Critics point out that not all synthetic data will be carefully curated or reflect or improve on real-world data.
As AI generated text and images start to fill the Internet, it is likely that AI companies crawling the web for training data will inevitably end up using raw data produced by primitive versions of their own models, a phenomenon known as dogfooding.
Research from universities including Oxford and Cambridge recently warned that training AI models on their own raw outputs,
which may contain falsehoods or fabrications, could corrupt and degrade the technology over time, causing irreversible defects, end quote.
So usually when I ask you the hive mind for help on something, I get about a dozen responses, maybe 30, which is always great.
The whole reason I found the developer who is working with me on this AI side project is because when I,
asked for recommendations, you all delivered in a big way.

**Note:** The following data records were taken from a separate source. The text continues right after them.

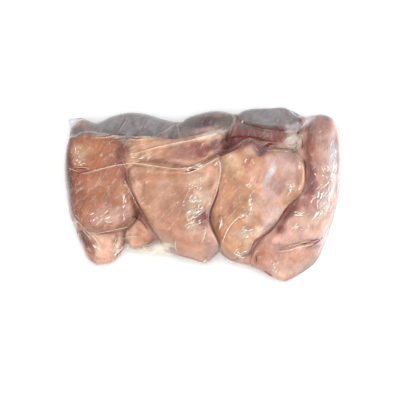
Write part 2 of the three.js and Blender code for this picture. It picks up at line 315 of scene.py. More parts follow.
def drape(heights, passes, suction=0.0):
    """A soft skin over a grid of heights: each pass takes the mean of the four neighbours, less the
    suction, and lifts it back to the heights where it sinks into them. The outermost row and column
    stay."""
    skin = heights.copy()
    for _ in range(passes):
        mean = (skin[1:-1, :-2] + skin[1:-1, 2:] + skin[:-2, 1:-1] + skin[2:, 1:-1]) / 4
        skin[1:-1, 1:-1] = np.maximum(heights[1:-1, 1:-1], mean - suction)
    return skin


def side_height(y):
    """Height of the pack's widest line."""
    return SIDE_HEIGHT + SIDE_RISE * y


def graded_steps(cells):
    """Shares from 0 to 1 in even steps, with ever finer steps at both ends."""
    rim = RIM_SHARE * (np.arange(RIM_CELLS) / RIM_CELLS) ** RIM_CROWDING
    core = np.linspace(RIM_SHARE, 1 - RIM_SHARE, cells + 1)
    return np.concatenate([rim, core, 1 - rim[::-1]])


def spline(a, b, c, d, t):
    """The Catmull-Rom curve between the middle two of four points, at shares t of the way."""
    return b + 0.5 * t * (c - a + t * (2 * a - 5 * b + 4 * c - d + t * (3 * (b - c) + d - a)))


def smooth_line(points, shares):
    """A Catmull-Rom curve through points, as the places at the given shares of its length."""
    points = np.asarray(points, float)
    padded = np.vstack([2 * points[0] - points[1], points, 2 * points[-1] - points[-2]])
    t = np.linspace(0, 1, LINE_SPAN, endpoint=False)[:, None]
    spans = [spline(*four, t) for four in zip(padded[:-3], padded[1:-2], padded[2:-1], padded[3:])]
    dense = np.vstack(spans + [points[-1:]])
    run = np.concatenate([[0], np.cumsum(np.linalg.norm(np.diff(dense, axis=0), axis=1))])
    return np.stack([np.interp(shares * run[-1], run, axis) for axis in dense.T], 1)


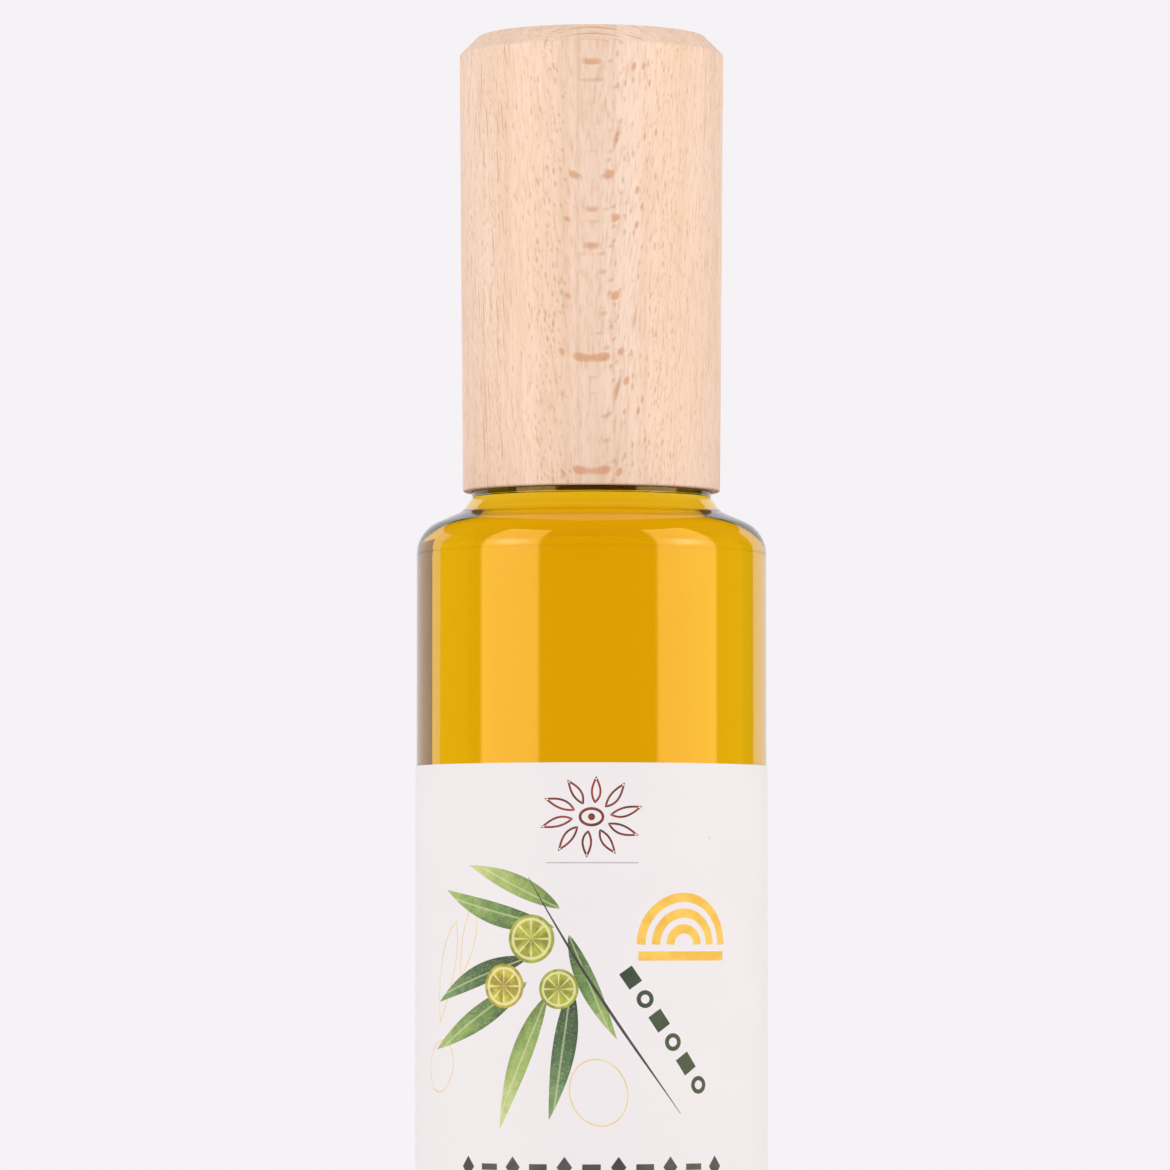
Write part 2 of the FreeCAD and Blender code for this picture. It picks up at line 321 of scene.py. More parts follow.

So when I asked yesterday for some
alpha test volunteers, I expected I'd get, you know, the usual 30 or so responses. Instead,
I got over 200, which is great. Much appreciated. But there's no way I can ask all of you to do
this testing. There's no way I need that many testers. Really, only about a dozen should do it.
Tonight is the crunch meeting with the developer to see if we're ready to deploy. So a dozen or so
of you might get an email from me either tomorrow or by Saturday. If you don't get an email about
helping me test my AI experiment, don't take it personally. I just don't need quite that much help
from that many people. But I still want you to know that even if you don't hear from me,
I am deeply, deeply appreciative that so many of you were willing to help. Talk to you tomorrow.